COLLECTED MATERIAL —
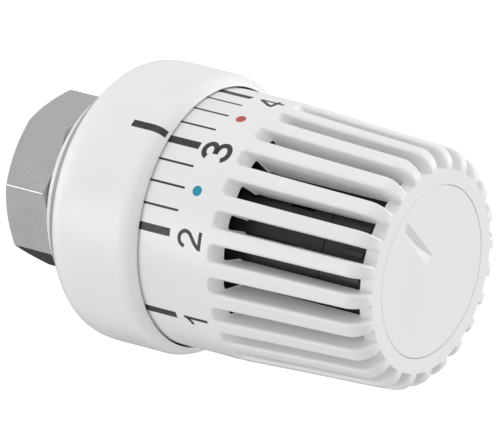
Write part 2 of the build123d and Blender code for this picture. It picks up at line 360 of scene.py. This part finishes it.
def print_patch(name, skin, grids, material, body):
    """Ink film: each grid is rows of (x, angle) points laid on the skin as a thin closed solid."""
    bm = bmesh.new()
    for rows in grids:
        top = [[bm.verts.new(on_skin(skin, x, a, INK) * MM) for x, a in row] for row in rows]
        low = [[bm.verts.new(on_skin(skin, x, a, -ROOT) * MM) for x, a in row] for row in rows]
        m = len(rows)
        n = len(rows[0])
        for i in range(m - 1):
            for j in range(n - 1):
                bm.faces.new((top[i][j], top[i + 1][j], top[i + 1][j + 1], top[i][j + 1]))
                bm.faces.new((low[i][j], low[i][j + 1], low[i + 1][j + 1], low[i + 1][j]))
        for i in range(m - 1):
            bm.faces.new((top[i][0], low[i][0], low[i + 1][0], top[i + 1][0]))
            bm.faces.new((top[i][-1], top[i + 1][-1], low[i + 1][-1], low[i][-1]))
        for j in range(n - 1):
            bm.faces.new((top[0][j], top[0][j + 1], low[0][j + 1], low[0][j]))
            bm.faces.new((top[-1][j], low[-1][j], low[-1][j + 1], top[-1][j + 1]))
    bmesh.ops.recalc_face_normals(bm, faces=bm.faces)
    mesh = bpy.data.meshes.new(name)
    bm.to_mesh(mesh)
    bm.free()
    mesh.materials.append(material)
    obj = bpy.data.objects.new(name, mesh)
    bpy.context.scene.collection.objects.link(obj)
    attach(obj, body)


def bar_grid(x0, x1, angle, width, radius, step=0.25):
    """Straight mark along the axis."""
    across = max(2, math.ceil(width / 0.3)) + 1
    along = math.ceil((x1 - x0) / step) + 1
    half = math.degrees(width / 2 / radius)
    rows = []
    for i in range(along):
        x = x0 + (x1 - x0) * i / (along - 1)
        rows.append([(x, angle - half + 2 * half * j / (across - 1)) for j in range(across)])
    return rows


def stroke_grid(path, width, place, across=4):
    """Ribbon of constant width with square ends along a path of (right, up) points."""
    rows = []
    last = len(path) - 1
    for i, p in enumerate(path):
        before = path[max(i - 1, 0)]
        after = path[min(i + 1, last)]
        if 0 < i < last:
            d0 = (Vector(p) - Vector(before)).normalized()
            d1 = (Vector(after) - Vector(p)).normalized()
            run = (d0 + d1).normalized()
            side = Vector((-run.y, run.x)) / max(0.5, run.dot(d1))
        else:
            run = (Vector(after) - Vector(before)).normalized()
            side = Vector((-run.y, run.x))
        row = []
        for j in range(across + 1):
            q = Vector(p) + side * width * (j / across - 0.5)
            row.append(place(q.x, q.y))
        rows.append(row)
    return rows


def arc(cx, cy, rx, ry, start, end, count=28):
    """Points on an ellipse; angles in degrees, anticlockwise from the right."""
    points = []
    for i in range(count + 1):
        a = math.radians(start + (end - start) * i / count)
        points.append((cx + rx * math.cos(a), cy + ry * math.sin(a)))
    return points


def line(*corners, step=0.05):
    """Straight runs between corners, divided finely enough to wrap on the dial."""
    points = [corners[0]]
    for a, b in zip(corners, corners[1:]):
        length = math.dist(a, b)
        count = max(1, math.ceil(length / step))
        for i in range(1, count + 1):
            points.append((a[0] + (b[0] - a[0]) * i / count, a[1] + (b[1] - a[1]) * i / count))
    return points


# strokes of each figure in units of the figure height, baseline 0, cap line 1
WEIGHT = 0.135
H = WEIGHT / 2  # half a stroke
figures = {
    "0": [arc(0, 0.5, 0.27, 0.5 - H, 90, 450, 48)],
    "1": [line((0.1, 0), (0.1, 1)), line((0.06, 0.86), (-0.1, 0.73), (-0.22, 0.715))],
    "2": [arc(0, 0.685, 0.262, 0.315 - H, 178, -28)
          + line((0.19, 0.5), (-0.13, 0.26), (-0.235, 0.13), (-0.262, H + 0.02)),
          line((-0.33, H), (0.33, H))],
    "3": [arc(-0.005, 0.735, 0.235, 0.265 - H, 172, -90)
          + line((-0.06, 0.53), (-0.1, 0.53)),
          arc(0, 0.285, 0.268, 0.285 - H, -170, 90)
          + line((-0.06, 0.505), (-0.1, 0.505))],
    "4": [line((0.14, 0), (0.14, 1)), line((0.1, 0.92), (-0.285, 0.33)),
          line((-0.33, 0.285), (0.33, 0.285))],
    "5": [line((0.28, 1 - H), (-0.2, 1 - H)), line((-0.155, 0.97), (-0.235, 0.44)),
          arc(0, 0.315, 0.27, 0.315 - H, 140, -165)],
}
frost = []
for k in range(6):
    a = math.radians(30 + 60 * k)
    c, s = math.cos(a), math.sin(a)
    frost.append(line((0.02 * c, 0.5 + 0.02 * s), (0.46 * c, 0.5 + 0.46 * s)))
    for side in (-1, 1):
        b = a + side * math.radians(52)
        frost.append(line((0.26 * c, 0.5 + 0.26 * s),
                          (0.26 * c + 0.15 * math.cos(b), 0.5 + 0.26 * s + 0.15 * math.sin(b))))
figures["frost"] = frost

DIAL_R = 24.9
STEP = 40.47  # degrees between neighbouring figures
REST = 3  # the setting under the index bar at rest
LONG_MARK_END_X = 35.6
SHORT_MARK_END_X = 36.5
DOT_X = 39.35
FIGURE_X = 40.1
FIGURE_H = 5.35
dial_root = box_mm("base_ring")[1].x - 0.6  # marks run on under the ring


def dial_angle(value):
    return -(value - REST) * STEP


def figure_grids(figure, angle, weight=WEIGHT, height=FIGURE_H, lean=0.0):
    """Figure standing with its foot towards the cap; the foot line is shared by all sizes."""
    foot = FIGURE_X + FIGURE_H / 2

    def place(right, up):
        return foot - up * height, angle - math.degrees((right * height + lean) / DIAL_R)
    return [stroke_grid(path, weight, place) for path in figures[figure]]


dial_marks = []
for value in (1, 2, 3, 4, 5, -1, 0):
    dial_marks.append(bar_grid(dial_root, LONG_MARK_END_X, dial_angle(value), 1.55, DIAL_R))
for value in (2.25, 2.5, 2.75, 3.25, 3.5, 3.75):
    dial_marks.append(bar_grid(dial_root, SHORT_MARK_END_X, dial_angle(value), 0.42, DIAL_R))
print_patch("dial_division_marks", dial_skin, dial_marks, black_ink, "dial")

for value, figure in ((1, "1"), (2, "2"), (4, "4"), (5, "5"), (-1, "0")):
    print_patch("dial_figure_" + figure, dial_skin,
                figure_grids(figure, dial_angle(value), lean=-0.35), black_ink, "dial")
print_patch("dial_figure_3", dial_skin,
            figure_grids("3", dial_angle(3), 0.165, 6.25, lean=-0.3), black_ink, "dial")
print_patch("dial_frost_sign", dial_skin, figure_grids("frost", dial_angle(0), 0.075),
            black_ink, "dial")


def dot_grid(x, angle, radius):
    """Round dot as rings of points from its centre outwards."""
    rows = []
    for i in range(7):
        r = max(0.001, radius * i / 6)
        row = []
        for j in range(37):
            a = math.radians(10 * j)
            row.append((x + r * math.cos(a), angle + math.degrees(r * math.sin(a) / DIAL_R)))
        rows.append(row)
    return rows


print_patch("dial_dot_low", dial_skin, [dot_grid(DOT_X, dial_angle(2.5), 1.0)], blue_ink, "dial")
print_patch("dial_dot_high", dial_skin, [dot_grid(DOT_X, dial_angle(3.5), 1.0)], red_ink, "dial")

index_bar = bar_grid(21.1, 28.45, 0, 1.5, 27.4, 0.12)
print_patch("ring_index_bar", ring_skin, [index_bar], black_ink, "base")


# ---------------------------------------------------------------- stage
def turned_view(vector):
    """The studio was set up square to the floor; the head lies turned about its own axis."""
    return Matrix.Rotation(math.radians(-35.9), 4, "X") @ Vector(vector)


def stage_plane(name, half, dark, light, grain):
    """Flat matt square of the studio; it is not part of the object."""
    mesh = bpy.data.meshes.new(name)
    mesh.from_pydata([(-half, -half, 0), (half, -half, 0), (half, half, 0), (-half, half, 0)],
                     [], [(0, 1, 2, 3)])
    plane = bpy.data.objects.new(name, mesh)
    bpy.context.scene.collection.objects.link(plane)
    mat, tree, shader = new_material(name)
    tone = noise(tree, object_coords(tree), grain, 2)
    link(tree, two_tone(tree, tone, (dark,) * 3, (light,) * 3), shader.inputs["Base Color"])
    shader.inputs["Roughness"].default_value = 0.9
    mesh.materials.append(mat)
    plane.visible_diffuse = False
    return plane, shader


# the floor fills the picture behind the head and gives it no light
floor, floor_shader = stage_plane("floor", 9, 0.55, 0.6, 2)
floor.location = (0.03, 0, -1.0)
floor.visible_glossy = False
floor_shader.inputs["Specular IOR Level"].default_value = 0.0
floor_shader.inputs["Emission Color"].default_value = (1, 1, 1, 1)
floor_shader.inputs["Emission Strength"].default_value = 0.62

# black flag: seen only in reflections, it darkens the underside of the metal nut
flag, flag_shader = stage_plane("flag", 0.25, 0.01, 0.02, 8)
flag_aim = turned_view((-0.545, 0.603, -0.582)).normalized()
flag.location = flag_aim * 0.45
flag.rotation_euler = flag_aim.to_track_quat("Z", "Y").to_euler()
flag.visible_camera = False
flag.visible_shadow = False

scene = bpy.context.scene
scene.view_settings.view_transform = "Standard"
world = bpy.data.worlds.new("studio")
world.use_nodes = True
scene.world = world
SURROUND_LIGHT = 0.686
sky = world.node_tree.nodes["Background"]
sky.inputs["Color"].default_value = (1, 1, 1, 1)
# the backdrop is white to the eye and soft grey as a light
seen = world.node_tree.nodes.new("ShaderNodeLightPath")
level = spread(world.node_tree, seen.outputs["Is Camera Ray"], SURROUND_LIGHT, 1.0, 0, 1)
link(world.node_tree, level, sky.inputs["Strength"])

focus = Vector((0.0365, 0, 0))


def soft_light(name, direction, distance, size, power):
    """Square-on area light; direction is from the head in the studio's own frame."""
    data = bpy.data.lights.new(name, "AREA")
    data.shape = "RECTANGLE"
    data.size, data.size_y = size
    data.energy = power
    lamp = bpy.data.objects.new(name, data)
    aim = turned_view(direction).normalized()
    lamp.location = focus + aim * distance
    lamp.rotation_euler = aim.to_track_quat("Z", "Y").to_euler()
    bpy.context.scene.collection.objects.link(lamp)


soft_light("overhead", (0, 0, 1), 1.1, (1.2, 1.2), 3.3)
soft_light("front_left", (-0.545, -0.838, -0.014), 1.3, (0.5, 0.5), 3.2)
soft_light("left", (-1, -0.15, 0.1), 1.3, (0.6, 1.0), 2.3)
soft_light("back_right", (0.8, 1.1, 0.3), 1.3, (1.0, 1.0), 7.2)

# long lens, square to the picture plane, nudged by the lens shift
view_azimuth = math.radians(35.63)
view_elevation = math.radians(20.76)
view_distance = 1.2
toward_camera = Vector((math.sin(view_azimuth) * math.cos(view_elevation),
                        -math.cos(view_azimuth) * math.cos(view_elevation),
                        math.sin(view_elevation)))
right = Vector((math.cos(view_azimuth), math.sin(view_azimuth), 0))
up = toward_camera.cross(right)
camera_data = bpy.data.cameras.new("camera")
camera_data.lens = 457
camera_data.sensor_width = 36
camera_data.shift_x = 0.0008
camera_data.shift_y = 0.0061
camera_data.clip_start = 0.05
camera_data.clip_end = 30
camera = bpy.data.objects.new("camera", camera_data)
axes = Matrix((turned_view(right), turned_view(up), turned_view(toward_camera))).transposed()
station = focus + turned_view(toward_camera) * view_distance
camera.matrix_world = Matrix.Translation(station) @ axes.to_4x4()
bpy.context.scene.collection.objects.link(camera)
scene.camera = camera

bpy.context.view_layer.update()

AIM — What is the number of lines that hold the string "part"? Give it alone.

RESPONSE TO THE EXERCISE — 2